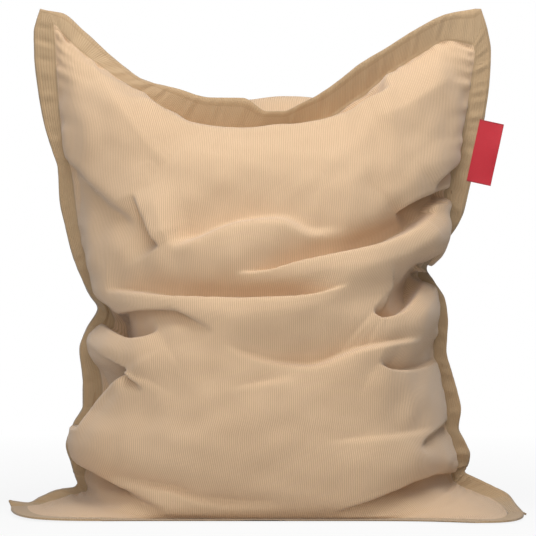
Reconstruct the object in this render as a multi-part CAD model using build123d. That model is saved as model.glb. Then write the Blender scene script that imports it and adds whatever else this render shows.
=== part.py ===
from build123d import *
import math
import os

# Bean bag chair: a big pillow of two corduroy panels, standing on one of its short edges.
# The panels meet in the XZ plane, where their margins are sewn flat on each other as a flange.
# Inside the zipped cover lies a lining bag with a zip of its own, and in that lie the beads.
# Frame: +X to the right as seen from the front, -Y the front, +Z up, the floor at Z = 0.
# The origin is on the floor in the seam plane, under the middle of the top seam. Millimetres.

# ---- the bag's outline in the seam plane -----------------------------------------------------
EAR_TOP = 1073.0          # height of the seam at the two ears
SADDLE_HEIGHT = 838.0     # height of the seam midway between the ears
FOOT_LEFT = 513.0         # how far the seam reaches sideways at the bottom corners
FOOT_RIGHT = 513.0
HIP_LEFT = 404.0          # half widths at the seam, just above the bottom corners
HIP_RIGHT = 402.0
WAIST_LEFT = 348.0        # half widths at the seam, where the bag folds in
WAIST_RIGHT = 348.0
EAR_LEFT = 452.0          # half widths at the seam, under the ears
EAR_RIGHT = 441.0

# ---- the bag's depth, from the seam plane ----------------------------------------------------
FOOT_DEPTH = 248.0        # edge of the footprint, front and back
FRONT_BULGE = 300.0       # front panel at its fullest
BACK_BULGE = 360.0        # back panel at its fullest, if no zip held it flat
BACK_FLAT = 305.0         # the flat that the zip's stiff tapes make in the back panel
ROLL_DEPTH = 112.0        # crest of the roll in front of the top seam
ROLL_HEIGHT = SADDLE_HEIGHT + 18.0
HUMP_DEPTH = 125.0        # crest of the hump behind the top seam
HUMP_HEIGHT = SADDLE_HEIGHT + 70.0

# ---- cloth -----------------------------------------------------------------------------------
COVER_CLOTH = 2.0         # thickness of the corduroy
LINER_CLOTH = 0.8         # thickness of the lining
FLANGE_WIDTH = 36.0       # sewn margin outside the seam
REST_GAP = 0.3            # between pieces that lie on each other
LINER_GAP = 1.5           # between cover and lining all round, above the base
BEADS_GAP = 7.0           # between lining and beads all round, above the base
LINER_BACK_GAP = 8.0      # room between cover and lining for the cover's zip
BEADS_BACK_GAP = 5.0      # room between lining and beads for the lining's zip

# ---- label -----------------------------------------------------------------------------------
LABEL_LENGTH = 138.0      # along the flange
LABEL_REACH = 45.5        # how far it stands out of the flange
LABEL_RIBBON = 0.7        # thickness of the ribbon, which is folded double
LABEL_SLIT = 0.3          # between the ribbon's two layers
LABEL_HEIGHT = EAR_TOP - 275.0    # middle of the label
LABEL_EDGE = EAR_RIGHT + 12.5     # half width of the flange's edge at that height
LABEL_LEAN = 12.2         # degrees by which the edge leans outwards there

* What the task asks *
Copy out the material above in its entirety. Every detail must match.

* Problem solution *
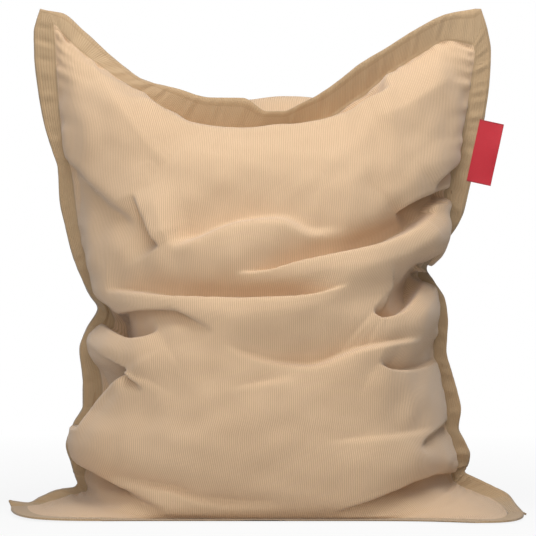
Reconstruct the object in this render as a multi-part CAD model using build123d. That model is saved as model.glb. Then write the Blender scene script that imports it and adds whatever else this render shows.
=== part.py ===
from build123d import *
import math
import os

# Bean bag chair: a big pillow of two corduroy panels, standing on one of its short edges.
# The panels meet in the XZ plane, where their margins are sewn flat on each other as a flange.
# Inside the zipped cover lies a lining bag with a zip of its own, and in that lie the beads.
# Frame: +X to the right as seen from the front, -Y the front, +Z up, the floor at Z = 0.
# The origin is on the floor in the seam plane, under the middle of the top seam. Millimetres.

# ---- the bag's outline in the seam plane -----------------------------------------------------
EAR_TOP = 1073.0          # height of the seam at the two ears
SADDLE_HEIGHT = 838.0     # height of the seam midway between the ears
FOOT_LEFT = 513.0         # how far the seam reaches sideways at the bottom corners
FOOT_RIGHT = 513.0
HIP_LEFT = 404.0          # half widths at the seam, just above the bottom corners
HIP_RIGHT = 402.0
WAIST_LEFT = 348.0        # half widths at the seam, where the bag folds in
WAIST_RIGHT = 348.0
EAR_LEFT = 452.0          # half widths at the seam, under the ears
EAR_RIGHT = 441.0

# ---- the bag's depth, from the seam plane ----------------------------------------------------
FOOT_DEPTH = 248.0        # edge of the footprint, front and back
FRONT_BULGE = 300.0       # front panel at its fullest
BACK_BULGE = 360.0        # back panel at its fullest, if no zip held it flat
BACK_FLAT = 305.0         # the flat that the zip's stiff tapes make in the back panel
ROLL_DEPTH = 112.0        # crest of the roll in front of the top seam
ROLL_HEIGHT = SADDLE_HEIGHT + 18.0
HUMP_DEPTH = 125.0        # crest of the hump behind the top seam
HUMP_HEIGHT = SADDLE_HEIGHT + 70.0

# ---- cloth -----------------------------------------------------------------------------------
COVER_CLOTH = 2.0         # thickness of the corduroy
LINER_CLOTH = 0.8         # thickness of the lining
FLANGE_WIDTH = 36.0       # sewn margin outside the seam
REST_GAP = 0.3            # between pieces that lie on each other
LINER_GAP = 1.5           # between cover and lining all round, above the base
BEADS_GAP = 7.0           # between lining and beads all round, above the base
LINER_BACK_GAP = 8.0      # room between cover and lining for the cover's zip
BEADS_BACK_GAP = 5.0      # room between lining and beads for the lining's zip

# ---- label -----------------------------------------------------------------------------------
LABEL_LENGTH = 138.0      # along the flange
LABEL_REACH = 45.5        # how far it stands out of the flange
LABEL_RIBBON = 0.7        # thickness of the ribbon, which is folded double
LABEL_SLIT = 0.3          # between the ribbon's two layers
LABEL_HEIGHT = EAR_TOP - 275.0    # middle of the label
LABEL_EDGE = EAR_RIGHT + 12.5     # half width of the flange's edge at that height
LABEL_LEAN = 12.2         # degrees by which the edge leans outwards there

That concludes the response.